### PROVIDED RECORDS
——————
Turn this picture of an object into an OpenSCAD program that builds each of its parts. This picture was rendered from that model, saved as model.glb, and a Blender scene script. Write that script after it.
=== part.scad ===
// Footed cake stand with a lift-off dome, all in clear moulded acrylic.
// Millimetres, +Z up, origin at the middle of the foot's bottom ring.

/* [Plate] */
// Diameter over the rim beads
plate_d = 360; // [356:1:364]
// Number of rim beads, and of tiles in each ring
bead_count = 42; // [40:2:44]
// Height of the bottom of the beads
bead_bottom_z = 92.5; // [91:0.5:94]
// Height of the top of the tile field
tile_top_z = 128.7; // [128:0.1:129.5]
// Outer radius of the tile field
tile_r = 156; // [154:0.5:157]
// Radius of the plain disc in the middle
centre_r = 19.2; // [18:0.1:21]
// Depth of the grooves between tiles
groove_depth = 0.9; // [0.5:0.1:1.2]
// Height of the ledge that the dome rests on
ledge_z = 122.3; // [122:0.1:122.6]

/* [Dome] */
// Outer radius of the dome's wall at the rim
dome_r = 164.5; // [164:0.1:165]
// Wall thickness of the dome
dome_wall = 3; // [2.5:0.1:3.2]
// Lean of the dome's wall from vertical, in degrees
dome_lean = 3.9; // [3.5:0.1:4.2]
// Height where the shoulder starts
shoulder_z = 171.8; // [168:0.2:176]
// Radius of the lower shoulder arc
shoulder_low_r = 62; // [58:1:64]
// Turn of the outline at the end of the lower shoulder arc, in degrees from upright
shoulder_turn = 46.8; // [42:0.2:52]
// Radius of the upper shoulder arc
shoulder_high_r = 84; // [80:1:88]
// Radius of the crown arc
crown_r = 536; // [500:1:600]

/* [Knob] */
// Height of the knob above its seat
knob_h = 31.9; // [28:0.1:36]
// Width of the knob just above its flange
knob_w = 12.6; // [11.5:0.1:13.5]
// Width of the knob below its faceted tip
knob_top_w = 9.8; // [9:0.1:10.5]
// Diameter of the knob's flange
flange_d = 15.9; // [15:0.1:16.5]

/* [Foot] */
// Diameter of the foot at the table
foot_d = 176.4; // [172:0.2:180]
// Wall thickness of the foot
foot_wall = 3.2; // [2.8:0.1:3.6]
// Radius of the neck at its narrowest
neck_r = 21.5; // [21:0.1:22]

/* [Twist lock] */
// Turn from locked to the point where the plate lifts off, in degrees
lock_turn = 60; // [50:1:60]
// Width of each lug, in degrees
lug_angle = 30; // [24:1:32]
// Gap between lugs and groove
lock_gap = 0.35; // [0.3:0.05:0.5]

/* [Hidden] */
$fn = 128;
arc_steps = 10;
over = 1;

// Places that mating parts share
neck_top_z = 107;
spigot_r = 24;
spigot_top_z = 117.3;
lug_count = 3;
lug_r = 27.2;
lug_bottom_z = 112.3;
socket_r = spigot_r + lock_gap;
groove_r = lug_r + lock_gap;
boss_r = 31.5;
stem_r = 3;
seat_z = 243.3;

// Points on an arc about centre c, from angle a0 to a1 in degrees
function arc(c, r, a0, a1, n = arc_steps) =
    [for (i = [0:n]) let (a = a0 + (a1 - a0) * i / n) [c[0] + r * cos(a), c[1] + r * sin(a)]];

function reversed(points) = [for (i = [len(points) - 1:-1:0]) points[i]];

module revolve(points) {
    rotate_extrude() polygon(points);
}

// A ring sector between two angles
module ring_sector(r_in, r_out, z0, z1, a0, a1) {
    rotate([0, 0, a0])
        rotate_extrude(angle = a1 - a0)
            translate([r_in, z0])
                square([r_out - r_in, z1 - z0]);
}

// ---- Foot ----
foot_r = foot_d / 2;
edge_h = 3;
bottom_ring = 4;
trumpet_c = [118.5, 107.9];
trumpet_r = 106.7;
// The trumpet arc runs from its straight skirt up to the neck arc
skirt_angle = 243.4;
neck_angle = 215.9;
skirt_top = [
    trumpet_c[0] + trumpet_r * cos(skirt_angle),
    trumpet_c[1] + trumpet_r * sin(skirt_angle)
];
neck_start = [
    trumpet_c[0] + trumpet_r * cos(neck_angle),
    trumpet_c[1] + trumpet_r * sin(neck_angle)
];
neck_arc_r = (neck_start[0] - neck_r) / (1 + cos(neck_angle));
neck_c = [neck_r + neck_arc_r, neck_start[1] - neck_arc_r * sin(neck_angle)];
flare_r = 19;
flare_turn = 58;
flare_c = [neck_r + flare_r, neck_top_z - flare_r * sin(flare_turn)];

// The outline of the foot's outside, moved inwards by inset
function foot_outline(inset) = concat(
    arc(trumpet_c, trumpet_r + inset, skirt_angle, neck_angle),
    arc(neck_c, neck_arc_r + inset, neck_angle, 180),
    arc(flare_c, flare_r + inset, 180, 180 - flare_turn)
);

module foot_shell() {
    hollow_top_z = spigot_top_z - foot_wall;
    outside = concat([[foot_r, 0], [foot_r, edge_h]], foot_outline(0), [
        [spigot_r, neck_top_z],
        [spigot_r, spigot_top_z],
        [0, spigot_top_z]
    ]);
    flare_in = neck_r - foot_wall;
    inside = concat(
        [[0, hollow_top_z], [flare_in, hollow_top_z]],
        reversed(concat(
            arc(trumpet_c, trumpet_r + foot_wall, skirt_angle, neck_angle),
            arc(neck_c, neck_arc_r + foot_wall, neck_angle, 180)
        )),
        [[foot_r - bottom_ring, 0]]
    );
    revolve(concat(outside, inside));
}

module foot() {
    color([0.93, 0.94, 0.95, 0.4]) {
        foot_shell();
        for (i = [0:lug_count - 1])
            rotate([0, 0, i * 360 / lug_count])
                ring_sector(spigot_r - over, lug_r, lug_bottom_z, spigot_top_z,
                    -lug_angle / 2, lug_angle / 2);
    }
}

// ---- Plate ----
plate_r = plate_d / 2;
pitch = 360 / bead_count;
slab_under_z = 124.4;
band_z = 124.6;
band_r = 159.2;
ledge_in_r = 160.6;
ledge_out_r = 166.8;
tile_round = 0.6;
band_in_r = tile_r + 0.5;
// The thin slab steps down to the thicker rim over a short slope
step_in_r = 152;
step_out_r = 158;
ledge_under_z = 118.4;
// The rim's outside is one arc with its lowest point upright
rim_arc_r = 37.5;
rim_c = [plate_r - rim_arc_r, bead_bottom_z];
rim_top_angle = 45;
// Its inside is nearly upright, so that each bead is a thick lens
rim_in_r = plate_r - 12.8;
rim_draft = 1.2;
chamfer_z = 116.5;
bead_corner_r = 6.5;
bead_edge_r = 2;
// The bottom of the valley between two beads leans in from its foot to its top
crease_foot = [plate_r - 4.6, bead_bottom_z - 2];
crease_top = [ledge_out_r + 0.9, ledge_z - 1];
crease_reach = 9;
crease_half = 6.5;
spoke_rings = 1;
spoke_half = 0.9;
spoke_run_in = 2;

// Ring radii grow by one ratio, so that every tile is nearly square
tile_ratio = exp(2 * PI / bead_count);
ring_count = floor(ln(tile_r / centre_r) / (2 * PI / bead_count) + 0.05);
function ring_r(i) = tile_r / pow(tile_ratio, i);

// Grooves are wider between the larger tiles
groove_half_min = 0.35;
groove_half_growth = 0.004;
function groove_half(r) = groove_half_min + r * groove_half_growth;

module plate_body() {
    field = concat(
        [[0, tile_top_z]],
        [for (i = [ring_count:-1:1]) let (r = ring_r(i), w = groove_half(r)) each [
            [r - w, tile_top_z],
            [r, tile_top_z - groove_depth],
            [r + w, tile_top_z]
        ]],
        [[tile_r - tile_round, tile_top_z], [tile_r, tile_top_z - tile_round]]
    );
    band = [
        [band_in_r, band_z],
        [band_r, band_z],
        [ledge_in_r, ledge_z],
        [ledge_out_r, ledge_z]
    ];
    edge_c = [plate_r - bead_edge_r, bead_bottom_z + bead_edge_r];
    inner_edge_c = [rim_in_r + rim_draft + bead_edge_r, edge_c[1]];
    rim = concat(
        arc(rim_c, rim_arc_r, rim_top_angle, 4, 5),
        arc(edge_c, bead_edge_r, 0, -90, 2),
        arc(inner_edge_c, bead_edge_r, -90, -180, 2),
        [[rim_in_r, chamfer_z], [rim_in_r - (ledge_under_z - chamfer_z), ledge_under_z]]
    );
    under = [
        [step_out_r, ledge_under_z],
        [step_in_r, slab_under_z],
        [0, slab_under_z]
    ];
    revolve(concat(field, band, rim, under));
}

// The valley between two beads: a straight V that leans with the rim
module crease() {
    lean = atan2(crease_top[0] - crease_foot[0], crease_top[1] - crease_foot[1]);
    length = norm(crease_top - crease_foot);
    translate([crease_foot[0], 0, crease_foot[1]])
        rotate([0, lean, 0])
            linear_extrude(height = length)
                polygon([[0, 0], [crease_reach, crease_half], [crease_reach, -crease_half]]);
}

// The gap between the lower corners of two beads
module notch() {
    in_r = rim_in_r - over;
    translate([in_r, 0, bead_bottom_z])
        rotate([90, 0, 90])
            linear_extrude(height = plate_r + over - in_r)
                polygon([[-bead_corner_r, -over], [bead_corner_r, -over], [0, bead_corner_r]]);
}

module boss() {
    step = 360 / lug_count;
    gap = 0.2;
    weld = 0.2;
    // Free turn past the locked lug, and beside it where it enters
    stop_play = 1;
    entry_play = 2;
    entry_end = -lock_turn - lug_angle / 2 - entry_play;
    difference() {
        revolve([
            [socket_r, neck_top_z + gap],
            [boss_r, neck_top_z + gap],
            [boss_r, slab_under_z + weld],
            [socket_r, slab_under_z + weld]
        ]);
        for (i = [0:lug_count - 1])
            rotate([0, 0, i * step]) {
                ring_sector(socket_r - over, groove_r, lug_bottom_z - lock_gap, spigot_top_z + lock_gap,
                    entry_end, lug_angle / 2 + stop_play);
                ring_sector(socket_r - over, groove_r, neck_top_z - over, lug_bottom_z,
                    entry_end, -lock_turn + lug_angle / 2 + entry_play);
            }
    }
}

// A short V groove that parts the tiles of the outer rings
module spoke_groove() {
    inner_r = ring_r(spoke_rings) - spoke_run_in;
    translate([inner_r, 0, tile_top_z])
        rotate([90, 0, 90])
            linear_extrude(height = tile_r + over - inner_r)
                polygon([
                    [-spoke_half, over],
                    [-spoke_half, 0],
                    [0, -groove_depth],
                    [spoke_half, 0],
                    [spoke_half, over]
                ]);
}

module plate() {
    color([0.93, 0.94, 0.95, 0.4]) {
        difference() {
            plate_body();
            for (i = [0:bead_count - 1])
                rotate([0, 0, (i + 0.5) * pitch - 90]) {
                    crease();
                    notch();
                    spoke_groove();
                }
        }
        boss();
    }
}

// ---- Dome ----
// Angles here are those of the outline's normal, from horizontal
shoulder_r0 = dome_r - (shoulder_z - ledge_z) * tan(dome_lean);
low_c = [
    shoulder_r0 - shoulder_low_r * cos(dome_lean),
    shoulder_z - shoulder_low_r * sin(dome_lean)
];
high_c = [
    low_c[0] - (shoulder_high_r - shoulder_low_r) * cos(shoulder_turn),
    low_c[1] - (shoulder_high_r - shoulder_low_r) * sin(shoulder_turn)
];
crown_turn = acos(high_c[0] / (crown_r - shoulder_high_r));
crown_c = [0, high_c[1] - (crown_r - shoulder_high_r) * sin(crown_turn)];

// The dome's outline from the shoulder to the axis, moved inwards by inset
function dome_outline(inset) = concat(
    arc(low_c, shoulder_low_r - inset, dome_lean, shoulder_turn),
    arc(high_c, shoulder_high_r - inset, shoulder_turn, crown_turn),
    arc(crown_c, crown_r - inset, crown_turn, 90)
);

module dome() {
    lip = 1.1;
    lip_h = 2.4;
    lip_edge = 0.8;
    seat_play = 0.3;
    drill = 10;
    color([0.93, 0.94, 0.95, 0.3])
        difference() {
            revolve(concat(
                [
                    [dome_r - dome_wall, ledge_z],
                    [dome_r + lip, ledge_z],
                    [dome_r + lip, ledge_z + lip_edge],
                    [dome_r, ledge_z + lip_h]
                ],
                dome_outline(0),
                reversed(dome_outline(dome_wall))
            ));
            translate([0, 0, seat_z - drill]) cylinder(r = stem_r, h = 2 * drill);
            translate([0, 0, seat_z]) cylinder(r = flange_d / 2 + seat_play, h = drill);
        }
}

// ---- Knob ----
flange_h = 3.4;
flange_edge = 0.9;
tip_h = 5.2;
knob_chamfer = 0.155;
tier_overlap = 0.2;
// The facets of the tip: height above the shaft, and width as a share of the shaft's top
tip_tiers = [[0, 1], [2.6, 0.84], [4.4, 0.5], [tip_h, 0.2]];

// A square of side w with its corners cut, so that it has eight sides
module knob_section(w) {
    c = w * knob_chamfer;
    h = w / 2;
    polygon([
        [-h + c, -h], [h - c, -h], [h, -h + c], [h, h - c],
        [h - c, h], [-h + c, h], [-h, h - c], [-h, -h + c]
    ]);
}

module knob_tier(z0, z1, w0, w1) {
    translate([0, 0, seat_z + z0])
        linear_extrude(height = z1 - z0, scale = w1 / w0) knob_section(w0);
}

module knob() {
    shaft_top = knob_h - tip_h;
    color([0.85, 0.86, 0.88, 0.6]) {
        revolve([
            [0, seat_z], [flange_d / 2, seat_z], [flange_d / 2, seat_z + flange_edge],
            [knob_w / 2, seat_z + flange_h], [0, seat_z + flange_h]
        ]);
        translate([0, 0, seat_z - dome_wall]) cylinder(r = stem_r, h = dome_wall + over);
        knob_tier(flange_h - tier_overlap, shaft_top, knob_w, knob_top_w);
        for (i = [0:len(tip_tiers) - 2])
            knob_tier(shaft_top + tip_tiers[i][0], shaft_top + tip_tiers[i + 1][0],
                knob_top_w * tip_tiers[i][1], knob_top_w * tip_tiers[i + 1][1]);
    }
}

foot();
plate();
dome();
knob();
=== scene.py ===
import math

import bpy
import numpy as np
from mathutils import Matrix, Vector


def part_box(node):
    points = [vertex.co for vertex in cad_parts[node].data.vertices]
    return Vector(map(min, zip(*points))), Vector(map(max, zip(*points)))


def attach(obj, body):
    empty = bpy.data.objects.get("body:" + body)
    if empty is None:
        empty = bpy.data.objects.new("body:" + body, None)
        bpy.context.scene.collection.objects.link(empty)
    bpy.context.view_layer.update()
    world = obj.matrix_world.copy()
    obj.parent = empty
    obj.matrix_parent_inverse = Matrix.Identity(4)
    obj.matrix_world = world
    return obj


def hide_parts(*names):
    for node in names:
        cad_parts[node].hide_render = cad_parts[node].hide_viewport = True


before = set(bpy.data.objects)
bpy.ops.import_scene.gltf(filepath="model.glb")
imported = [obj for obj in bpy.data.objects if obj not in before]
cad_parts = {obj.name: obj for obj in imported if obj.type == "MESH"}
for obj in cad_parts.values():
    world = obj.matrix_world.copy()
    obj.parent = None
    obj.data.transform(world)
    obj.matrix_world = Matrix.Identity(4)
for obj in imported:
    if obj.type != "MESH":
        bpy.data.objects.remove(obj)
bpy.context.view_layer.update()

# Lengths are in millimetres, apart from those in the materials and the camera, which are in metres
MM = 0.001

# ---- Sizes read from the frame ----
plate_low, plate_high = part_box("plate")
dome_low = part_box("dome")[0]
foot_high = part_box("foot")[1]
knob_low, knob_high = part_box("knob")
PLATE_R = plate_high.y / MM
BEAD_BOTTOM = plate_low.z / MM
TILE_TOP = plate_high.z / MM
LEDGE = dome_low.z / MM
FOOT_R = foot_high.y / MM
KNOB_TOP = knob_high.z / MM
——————
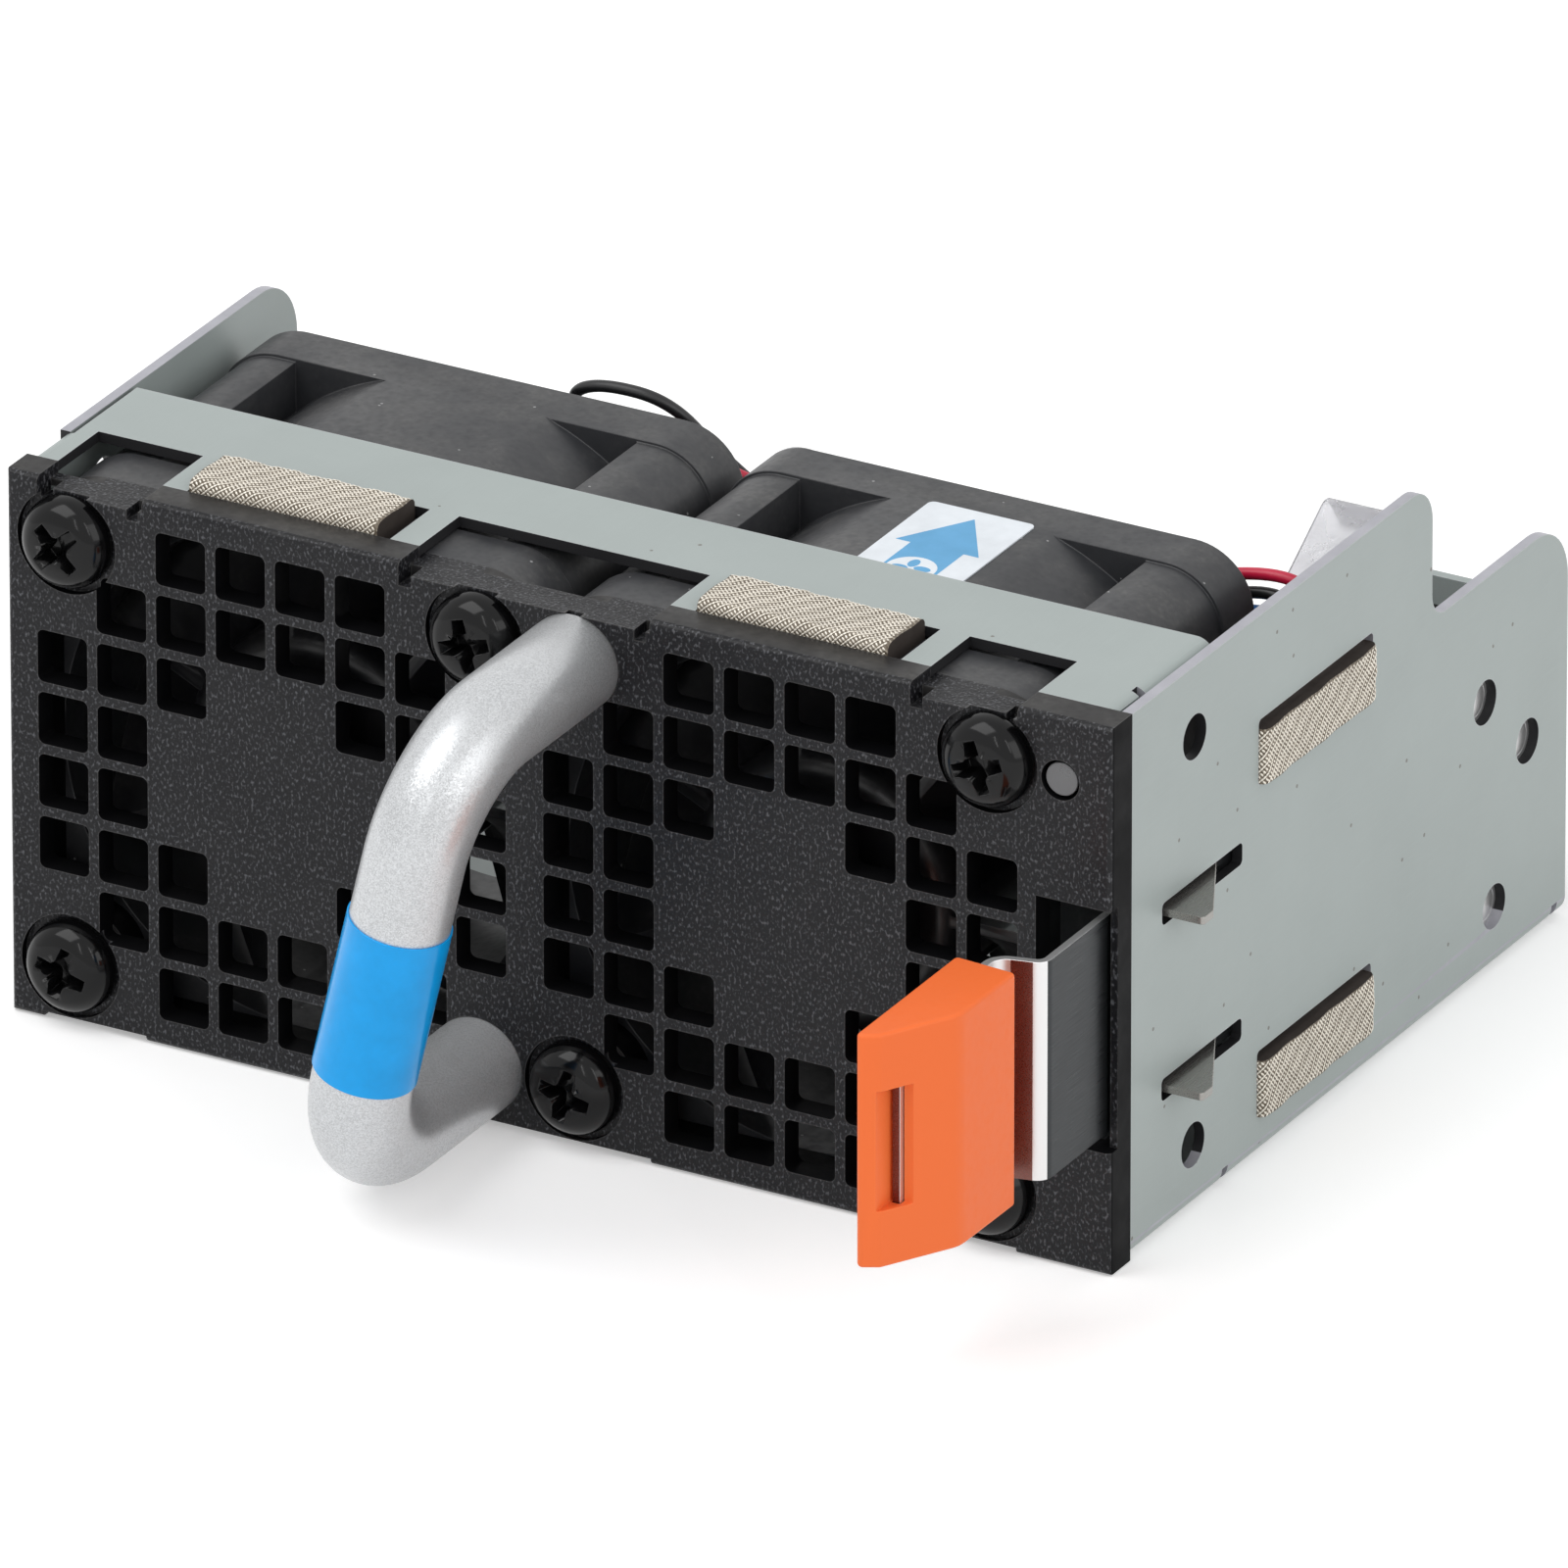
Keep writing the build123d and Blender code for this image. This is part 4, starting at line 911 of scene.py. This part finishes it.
——————
### WHAT THE TASK ASKS
Quote the lines that begin at the line containing "module knob_tier(z0, z1, w0, w1)" and end at the line containing "cad_parts[node].hide_render = cad_parts[node].hide_viewport", keeping both of those lines.

### SOLUTION TO THE PROBLEM
module knob_tier(z0, z1, w0, w1) {
    translate([0, 0, seat_z + z0])
        linear_extrude(height = z1 - z0, scale = w1 / w0) knob_section(w0);
}

module knob() {
    shaft_top = knob_h - tip_h;
    color([0.85, 0.86, 0.88, 0.6]) {
        revolve([
            [0, seat_z], [flange_d / 2, seat_z], [flange_d / 2, seat_z + flange_edge],
            [knob_w / 2, seat_z + flange_h], [0, seat_z + flange_h]
        ]);
        translate([0, 0, seat_z - dome_wall]) cylinder(r = stem_r, h = dome_wall + over);
        knob_tier(flange_h - tier_overlap, shaft_top, knob_w, knob_top_w);
        for (i = [0:len(tip_tiers) - 2])
            knob_tier(shaft_top + tip_tiers[i][0], shaft_top + tip_tiers[i + 1][0],
                knob_top_w * tip_tiers[i][1], knob_top_w * tip_tiers[i + 1][1]);
    }
}

foot();
plate();
dome();
knob();
=== scene.py ===
import math

import bpy
import numpy as np
from mathutils import Matrix, Vector


def part_box(node):
    points = [vertex.co for vertex in cad_parts[node].data.vertices]
    return Vector(map(min, zip(*points))), Vector(map(max, zip(*points)))


def attach(obj, body):
    empty = bpy.data.objects.get("body:" + body)
    if empty is None:
        empty = bpy.data.objects.new("body:" + body, None)
        bpy.context.scene.collection.objects.link(empty)
    bpy.context.view_layer.update()
    world = obj.matrix_world.copy()
    obj.parent = empty
    obj.matrix_parent_inverse = Matrix.Identity(4)
    obj.matrix_world = world
    return obj


def hide_parts(*names):
    for node in names:
        cad_parts[node].hide_render = cad_parts[node].hide_viewport = True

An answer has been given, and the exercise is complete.